The October 1970 issue of the newsletter reports that Chicago Gay Liberation is experiencing a “schism.” A large group of white gay men decided to secede from the organization because it was “too political, too radical” and was “allying itself too closely to Movement groups.” They formed a new group, Chicago Gay Activists. The first issue of its newsletter, published in November 1970, announced that “our politics are that of homosexuality.” Another article declared that “the most important part of liberation is personal.” CGA definitely remained a militant organization. It planned and conducted public demonstrations that could be rowdy and disruptive. But it continued to proclaim that CGA “is devoted solely [emphasis in original] to the politics of homosexuality.”

Although this seems to mirror what had happened a few months earlier in New York, a closer reading of the newsletters leads to a more complicated and nuanced analysis. Chicago Gay Liberation, for instance, might declare itself a revolutionary organization, but a surprisingly large number of its demonstrations were focused on obtaining the right to dance. The famous retort by Emma Goldman notwithstanding (“If I can’t dance, it’s not my revolution”), one could reasonably argue that the right to dance was not the cutting edge of revolutionary change for LGBT people. Meanwhile, though CGA stated that its only focus was on homosexuality, its newsletter reported on gay contingents at antiwar marches, provided its readers with information about the Hiroshima Day rally, and joined in a broad coalition action to protest President Richard Nixon’s appearance in Chicago. At least in Chicago, the divide between revolutionary and reformist, between multi-issue and single-issue politics, was a good deal hazier than it might seem upon first analysis.

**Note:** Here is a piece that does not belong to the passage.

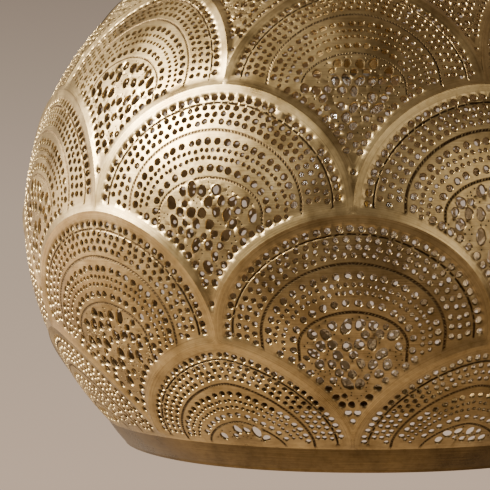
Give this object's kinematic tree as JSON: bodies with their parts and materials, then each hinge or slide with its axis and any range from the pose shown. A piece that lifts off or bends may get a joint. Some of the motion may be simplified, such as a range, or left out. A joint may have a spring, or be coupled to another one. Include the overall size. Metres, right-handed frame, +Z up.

What I found most exciting about reading these newsletters was encountering the intensity and extent of activism in this three-year period. Especially when one considers that both organizations were run entirely on volunteer labor and had almost no budget to consider, the amount of work they did in the three years covered by these newsletters was huge. Between them, they organized protests against police harassment and violence. They demonstrated against gay bars that discriminated to keep women and people of color out, and against other commercial establishments that discriminated against LGBT people. They appeared on radio and TV shows, at a time when a visible queer presence was still extremely rare. They maintained a speakers bureau and sent speakers to high schools in the greater Chicago area. They polled candidates for Chicago’s city council, and they testified at city council hearings about the need to enact laws banning discrimination. They helped organize student groups on campuses around the state. CGA opened Chicago’s first community center for LGBT people, located in a house at 171 Elm Street.  CGA maintained a mailing list of 1300, at a time when doing a hard-copy mailing was the main way to communicate to people en masse, and that involved a lot of work. CGA likewise produced 3,000 copies of its newsletter, and distributed it in many venues in the city.

Today, when so many LGBT organizations have paid staff, when many elected officials seek out LGBT endorsements, and when there is so much cultural visibility and attention by news media, it can be hard to appreciate just how cutting edge the work of these two early post-Stonewall organizations in Chicago was. It made a difference. It created a beginning foundation upon which later organizations and activists built. And the work of Chicago Gay Liberation and Chicago Gay Alliance comes down to us today in part because an archive like the Gerber/Hart Library contains precious copies of many of the newsletters of these organizations.